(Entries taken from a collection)
--------------------------------------------------

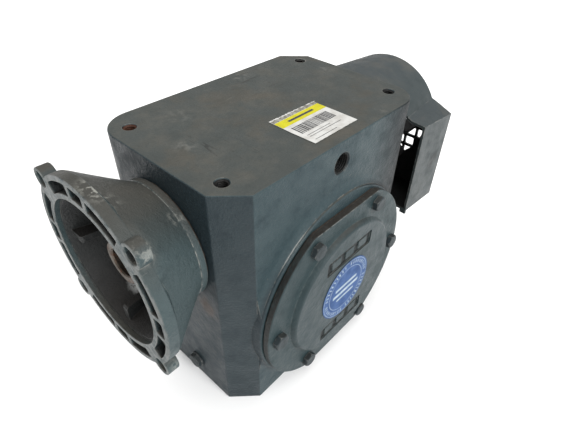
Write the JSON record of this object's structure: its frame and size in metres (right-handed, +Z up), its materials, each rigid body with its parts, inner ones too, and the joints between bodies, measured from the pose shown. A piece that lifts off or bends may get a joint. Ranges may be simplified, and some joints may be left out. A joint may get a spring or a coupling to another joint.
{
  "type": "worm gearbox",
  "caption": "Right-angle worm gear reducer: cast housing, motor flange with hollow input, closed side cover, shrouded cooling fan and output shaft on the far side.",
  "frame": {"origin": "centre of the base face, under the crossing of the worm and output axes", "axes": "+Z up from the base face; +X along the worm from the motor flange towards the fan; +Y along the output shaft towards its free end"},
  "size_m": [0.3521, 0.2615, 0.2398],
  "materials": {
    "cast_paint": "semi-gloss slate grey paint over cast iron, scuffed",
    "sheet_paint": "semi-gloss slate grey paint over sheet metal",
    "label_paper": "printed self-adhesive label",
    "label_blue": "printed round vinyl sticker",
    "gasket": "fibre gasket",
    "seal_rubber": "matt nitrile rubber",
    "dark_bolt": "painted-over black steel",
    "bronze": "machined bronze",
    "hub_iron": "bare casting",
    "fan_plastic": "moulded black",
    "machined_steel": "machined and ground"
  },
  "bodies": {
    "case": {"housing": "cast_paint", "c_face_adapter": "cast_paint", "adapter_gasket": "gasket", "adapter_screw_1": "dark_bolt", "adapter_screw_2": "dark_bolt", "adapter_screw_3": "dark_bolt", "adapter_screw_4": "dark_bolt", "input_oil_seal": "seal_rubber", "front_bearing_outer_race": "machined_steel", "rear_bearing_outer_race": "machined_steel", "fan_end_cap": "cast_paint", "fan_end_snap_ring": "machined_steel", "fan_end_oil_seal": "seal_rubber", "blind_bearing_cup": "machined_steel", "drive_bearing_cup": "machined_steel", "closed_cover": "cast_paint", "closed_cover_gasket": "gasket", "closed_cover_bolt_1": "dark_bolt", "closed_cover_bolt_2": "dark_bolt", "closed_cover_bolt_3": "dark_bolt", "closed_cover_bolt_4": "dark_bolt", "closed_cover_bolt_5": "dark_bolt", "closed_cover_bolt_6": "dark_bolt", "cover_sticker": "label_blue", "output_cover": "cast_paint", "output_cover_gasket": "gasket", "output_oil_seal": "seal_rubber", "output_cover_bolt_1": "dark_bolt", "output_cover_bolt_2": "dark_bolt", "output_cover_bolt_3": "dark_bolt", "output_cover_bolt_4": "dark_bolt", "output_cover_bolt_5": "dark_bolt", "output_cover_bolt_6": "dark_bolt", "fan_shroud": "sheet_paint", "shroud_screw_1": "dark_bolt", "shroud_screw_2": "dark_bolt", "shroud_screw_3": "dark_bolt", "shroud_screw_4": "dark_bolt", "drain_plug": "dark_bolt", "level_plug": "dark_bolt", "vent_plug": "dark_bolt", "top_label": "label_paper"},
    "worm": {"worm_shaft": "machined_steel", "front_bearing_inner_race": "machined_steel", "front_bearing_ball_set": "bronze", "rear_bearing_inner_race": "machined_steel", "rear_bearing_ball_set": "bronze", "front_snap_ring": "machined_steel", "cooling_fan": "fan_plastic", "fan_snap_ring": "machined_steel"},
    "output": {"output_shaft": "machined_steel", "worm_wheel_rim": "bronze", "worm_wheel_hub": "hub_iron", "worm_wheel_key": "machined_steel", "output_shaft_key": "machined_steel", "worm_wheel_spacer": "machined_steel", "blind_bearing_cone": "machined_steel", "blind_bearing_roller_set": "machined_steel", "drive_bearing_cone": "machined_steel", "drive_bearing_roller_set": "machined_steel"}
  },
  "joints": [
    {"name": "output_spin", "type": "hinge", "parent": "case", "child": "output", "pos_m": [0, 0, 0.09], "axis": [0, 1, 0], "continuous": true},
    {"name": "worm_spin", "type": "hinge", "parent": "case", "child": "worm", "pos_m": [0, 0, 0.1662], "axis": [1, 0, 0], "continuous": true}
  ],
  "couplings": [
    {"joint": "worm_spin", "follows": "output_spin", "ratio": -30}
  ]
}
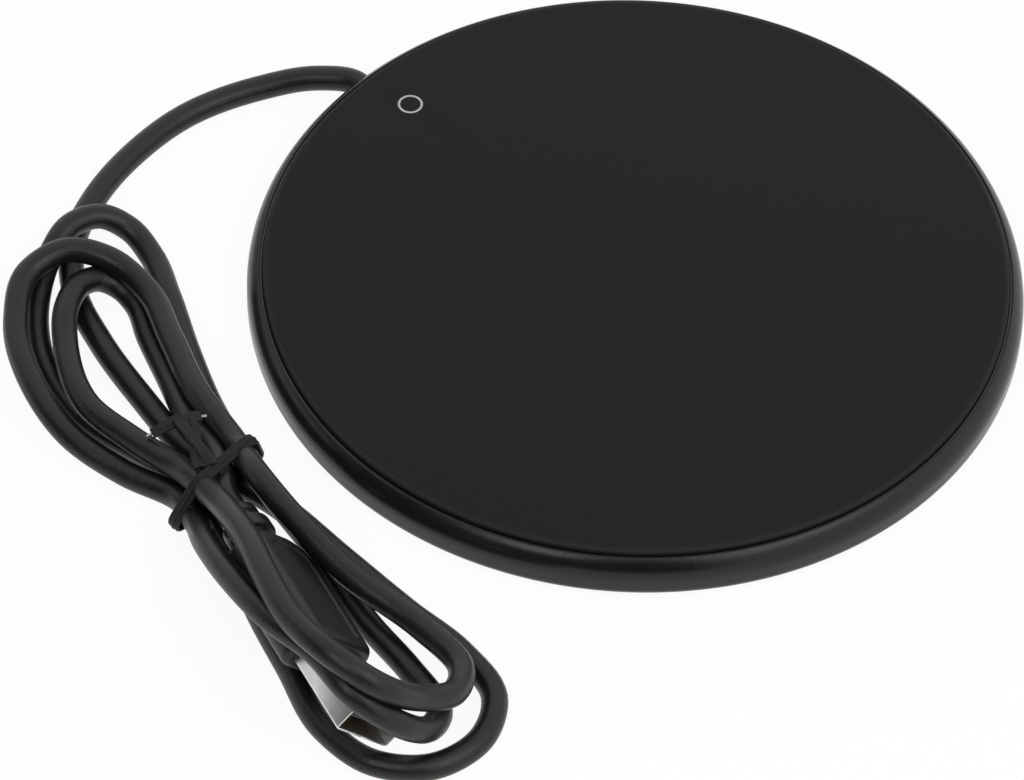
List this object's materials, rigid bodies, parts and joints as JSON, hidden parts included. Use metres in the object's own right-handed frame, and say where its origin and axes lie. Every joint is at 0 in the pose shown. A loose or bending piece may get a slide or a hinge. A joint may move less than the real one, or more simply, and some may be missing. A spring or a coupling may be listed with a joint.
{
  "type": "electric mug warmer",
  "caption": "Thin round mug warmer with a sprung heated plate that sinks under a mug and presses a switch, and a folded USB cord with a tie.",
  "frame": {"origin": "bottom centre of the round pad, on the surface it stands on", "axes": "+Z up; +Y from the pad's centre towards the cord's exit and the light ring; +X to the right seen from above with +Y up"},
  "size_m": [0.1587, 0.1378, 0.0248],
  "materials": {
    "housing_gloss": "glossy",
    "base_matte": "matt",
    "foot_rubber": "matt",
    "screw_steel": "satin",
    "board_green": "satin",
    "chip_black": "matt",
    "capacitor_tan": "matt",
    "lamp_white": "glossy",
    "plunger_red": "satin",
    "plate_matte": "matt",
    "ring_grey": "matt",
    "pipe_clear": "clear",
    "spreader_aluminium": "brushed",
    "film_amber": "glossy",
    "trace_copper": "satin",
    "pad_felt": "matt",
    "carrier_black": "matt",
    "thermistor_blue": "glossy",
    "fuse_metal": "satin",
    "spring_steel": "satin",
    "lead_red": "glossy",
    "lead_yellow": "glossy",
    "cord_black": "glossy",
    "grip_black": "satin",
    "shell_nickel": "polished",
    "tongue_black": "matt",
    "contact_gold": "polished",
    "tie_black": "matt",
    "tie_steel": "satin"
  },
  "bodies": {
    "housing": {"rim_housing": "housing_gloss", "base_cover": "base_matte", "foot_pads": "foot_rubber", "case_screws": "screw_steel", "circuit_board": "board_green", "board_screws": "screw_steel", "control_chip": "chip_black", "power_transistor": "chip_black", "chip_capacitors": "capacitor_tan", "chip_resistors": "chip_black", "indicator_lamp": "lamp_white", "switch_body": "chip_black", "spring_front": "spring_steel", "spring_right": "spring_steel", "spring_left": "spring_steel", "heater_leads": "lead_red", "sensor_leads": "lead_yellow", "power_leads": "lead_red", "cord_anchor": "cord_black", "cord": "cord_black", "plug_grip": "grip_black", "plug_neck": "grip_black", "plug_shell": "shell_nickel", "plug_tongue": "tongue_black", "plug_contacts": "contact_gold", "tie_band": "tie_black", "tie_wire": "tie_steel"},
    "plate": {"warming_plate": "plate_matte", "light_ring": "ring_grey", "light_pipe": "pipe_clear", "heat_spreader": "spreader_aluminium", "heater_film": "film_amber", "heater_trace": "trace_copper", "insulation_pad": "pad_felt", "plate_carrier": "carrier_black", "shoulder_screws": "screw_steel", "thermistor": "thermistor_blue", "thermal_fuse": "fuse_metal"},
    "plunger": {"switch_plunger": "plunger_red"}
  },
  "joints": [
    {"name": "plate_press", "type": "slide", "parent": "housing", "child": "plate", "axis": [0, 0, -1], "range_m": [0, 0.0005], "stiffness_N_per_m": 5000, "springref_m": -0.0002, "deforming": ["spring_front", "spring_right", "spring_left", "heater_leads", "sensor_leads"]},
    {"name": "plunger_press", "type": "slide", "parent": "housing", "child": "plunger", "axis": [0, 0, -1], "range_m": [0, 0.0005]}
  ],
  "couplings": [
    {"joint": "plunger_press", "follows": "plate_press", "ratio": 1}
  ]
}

--------------------------------------------------

#### [EXERCISE GOAL]
Emit the records above again, exactly, with no line skipped.

#### [TASK SOLUTION]
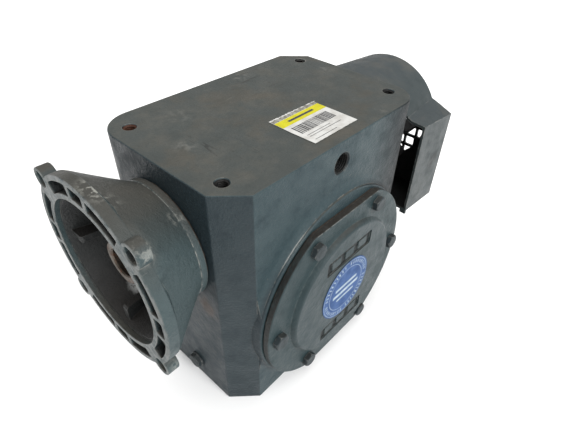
Write the JSON record of this object's structure: its frame and size in metres (right-handed, +Z up), its materials, each rigid body with its parts, inner ones too, and the joints between bodies, measured from the pose shown. A piece that lifts off or bends may get a joint. Ranges may be simplified, and some joints may be left out. A joint may get a spring or a coupling to another joint.
{
  "type": "worm gearbox",
  "caption": "Right-angle worm gear reducer: cast housing, motor flange with hollow input, closed side cover, shrouded cooling fan and output shaft on the far side.",
  "frame": {"origin": "centre of the base face, under the crossing of the worm and output axes", "axes": "+Z up from the base face; +X along the worm from the motor flange towards the fan; +Y along the output shaft towards its free end"},
  "size_m": [0.3521, 0.2615, 0.2398],
  "materials": {
    "cast_paint": "semi-gloss slate grey paint over cast iron, scuffed",
    "sheet_paint": "semi-gloss slate grey paint over sheet metal",
    "label_paper": "printed self-adhesive label",
    "label_blue": "printed round vinyl sticker",
    "gasket": "fibre gasket",
    "seal_rubber": "matt nitrile rubber",
    "dark_bolt": "painted-over black steel",
    "bronze": "machined bronze",
    "hub_iron": "bare casting",
    "fan_plastic": "moulded black",
    "machined_steel": "machined and ground"
  },
  "bodies": {
    "case": {"housing": "cast_paint", "c_face_adapter": "cast_paint", "adapter_gasket": "gasket", "adapter_screw_1": "dark_bolt", "adapter_screw_2": "dark_bolt", "adapter_screw_3": "dark_bolt", "adapter_screw_4": "dark_bolt", "input_oil_seal": "seal_rubber", "front_bearing_outer_race": "machined_steel", "rear_bearing_outer_race": "machined_steel", "fan_end_cap": "cast_paint", "fan_end_snap_ring": "machined_steel", "fan_end_oil_seal": "seal_rubber", "blind_bearing_cup": "machined_steel", "drive_bearing_cup": "machined_steel", "closed_cover": "cast_paint", "closed_cover_gasket": "gasket", "closed_cover_bolt_1": "dark_bolt", "closed_cover_bolt_2": "dark_bolt", "closed_cover_bolt_3": "dark_bolt", "closed_cover_bolt_4": "dark_bolt", "closed_cover_bolt_5": "dark_bolt", "closed_cover_bolt_6": "dark_bolt", "cover_sticker": "label_blue", "output_cover": "cast_paint", "output_cover_gasket": "gasket", "output_oil_seal": "seal_rubber", "output_cover_bolt_1": "dark_bolt", "output_cover_bolt_2": "dark_bolt", "output_cover_bolt_3": "dark_bolt", "output_cover_bolt_4": "dark_bolt", "output_cover_bolt_5": "dark_bolt", "output_cover_bolt_6": "dark_bolt", "fan_shroud": "sheet_paint", "shroud_screw_1": "dark_bolt", "shroud_screw_2": "dark_bolt", "shroud_screw_3": "dark_bolt", "shroud_screw_4": "dark_bolt", "drain_plug": "dark_bolt", "level_plug": "dark_bolt", "vent_plug": "dark_bolt", "top_label": "label_paper"},
    "worm": {"worm_shaft": "machined_steel", "front_bearing_inner_race": "machined_steel", "front_bearing_ball_set": "bronze", "rear_bearing_inner_race": "machined_steel", "rear_bearing_ball_set": "bronze", "front_snap_ring": "machined_steel", "cooling_fan": "fan_plastic", "fan_snap_ring": "machined_steel"},
    "output": {"output_shaft": "machined_steel", "worm_wheel_rim": "bronze", "worm_wheel_hub": "hub_iron", "worm_wheel_key": "machined_steel", "output_shaft_key": "machined_steel", "worm_wheel_spacer": "machined_steel", "blind_bearing_cone": "machined_steel", "blind_bearing_roller_set": "machined_steel", "drive_bearing_cone": "machined_steel", "drive_bearing_roller_set": "machined_steel"}
  },
  "joints": [
    {"name": "output_spin", "type": "hinge", "parent": "case", "child": "output", "pos_m": [0, 0, 0.09], "axis": [0, 1, 0], "continuous": true},
    {"name": "worm_spin", "type": "hinge", "parent": "case", "child": "worm", "pos_m": [0, 0, 0.1662], "axis": [1, 0, 0], "continuous": true}
  ],
  "couplings": [
    {"joint": "worm_spin", "follows": "output_spin", "ratio": -30}
  ]
}
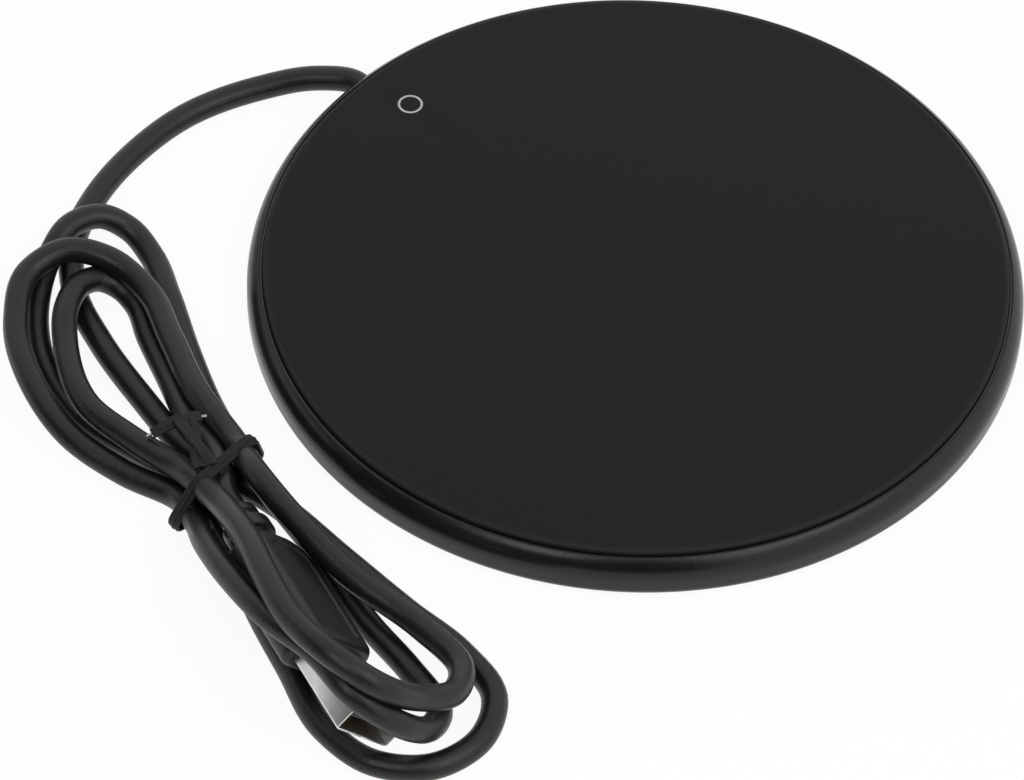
List this object's materials, rigid bodies, parts and joints as JSON, hidden parts included. Use metres in the object's own right-handed frame, and say where its origin and axes lie. Every joint is at 0 in the pose shown. A loose or bending piece may get a slide or a hinge. A joint may move less than the real one, or more simply, and some may be missing. A spring or a coupling may be listed with a joint.
{
  "type": "electric mug warmer",
  "caption": "Thin round mug warmer with a sprung heated plate that sinks under a mug and presses a switch, and a folded USB cord with a tie.",
  "frame": {"origin": "bottom centre of the round pad, on the surface it stands on", "axes": "+Z up; +Y from the pad's centre towards the cord's exit and the light ring; +X to the right seen from above with +Y up"},
  "size_m": [0.1587, 0.1378, 0.0248],
  "materials": {
    "housing_gloss": "glossy",
    "base_matte": "matt",
    "foot_rubber": "matt",
    "screw_steel": "satin",
    "board_green": "satin",
    "chip_black": "matt",
    "capacitor_tan": "matt",
    "lamp_white": "glossy",
    "plunger_red": "satin",
    "plate_matte": "matt",
    "ring_grey": "matt",
    "pipe_clear": "clear",
    "spreader_aluminium": "brushed",
    "film_amber": "glossy",
    "trace_copper": "satin",
    "pad_felt": "matt",
    "carrier_black": "matt",
    "thermistor_blue": "glossy",
    "fuse_metal": "satin",
    "spring_steel": "satin",
    "lead_red": "glossy",
    "lead_yellow": "glossy",
    "cord_black": "glossy",
    "grip_black": "satin",
    "shell_nickel": "polished",
    "tongue_black": "matt",
    "contact_gold": "polished",
    "tie_black": "matt",
    "tie_steel": "satin"
  },
  "bodies": {
    "housing": {"rim_housing": "housing_gloss", "base_cover": "base_matte", "foot_pads": "foot_rubber", "case_screws": "screw_steel", "circuit_board": "board_green", "board_screws": "screw_steel", "control_chip": "chip_black", "power_transistor": "chip_black", "chip_capacitors": "capacitor_tan", "chip_resistors": "chip_black", "indicator_lamp": "lamp_white", "switch_body": "chip_black", "spring_front": "spring_steel", "spring_right": "spring_steel", "spring_left": "spring_steel", "heater_leads": "lead_red", "sensor_leads": "lead_yellow", "power_leads": "lead_red", "cord_anchor": "cord_black", "cord": "cord_black", "plug_grip": "grip_black", "plug_neck": "grip_black", "plug_shell": "shell_nickel", "plug_tongue": "tongue_black", "plug_contacts": "contact_gold", "tie_band": "tie_black", "tie_wire": "tie_steel"},
    "plate": {"warming_plate": "plate_matte", "light_ring": "ring_grey", "light_pipe": "pipe_clear", "heat_spreader": "spreader_aluminium", "heater_film": "film_amber", "heater_trace": "trace_copper", "insulation_pad": "pad_felt", "plate_carrier": "carrier_black", "shoulder_screws": "screw_steel", "thermistor": "thermistor_blue", "thermal_fuse": "fuse_metal"},
    "plunger": {"switch_plunger": "plunger_red"}
  },
  "joints": [
    {"name": "plate_press", "type": "slide", "parent": "housing", "child": "plate", "axis": [0, 0, -1], "range_m": [0, 0.0005], "stiffness_N_per_m": 5000, "springref_m": -0.0002, "deforming": ["spring_front", "spring_right", "spring_left", "heater_leads", "sensor_leads"]},
    {"name": "plunger_press", "type": "slide", "parent": "housing", "child": "plunger", "axis": [0, 0, -1], "range_m": [0, 0.0005]}
  ],
  "couplings": [
    {"joint": "plunger_press", "follows": "plate_press", "ratio": 1}
  ]
}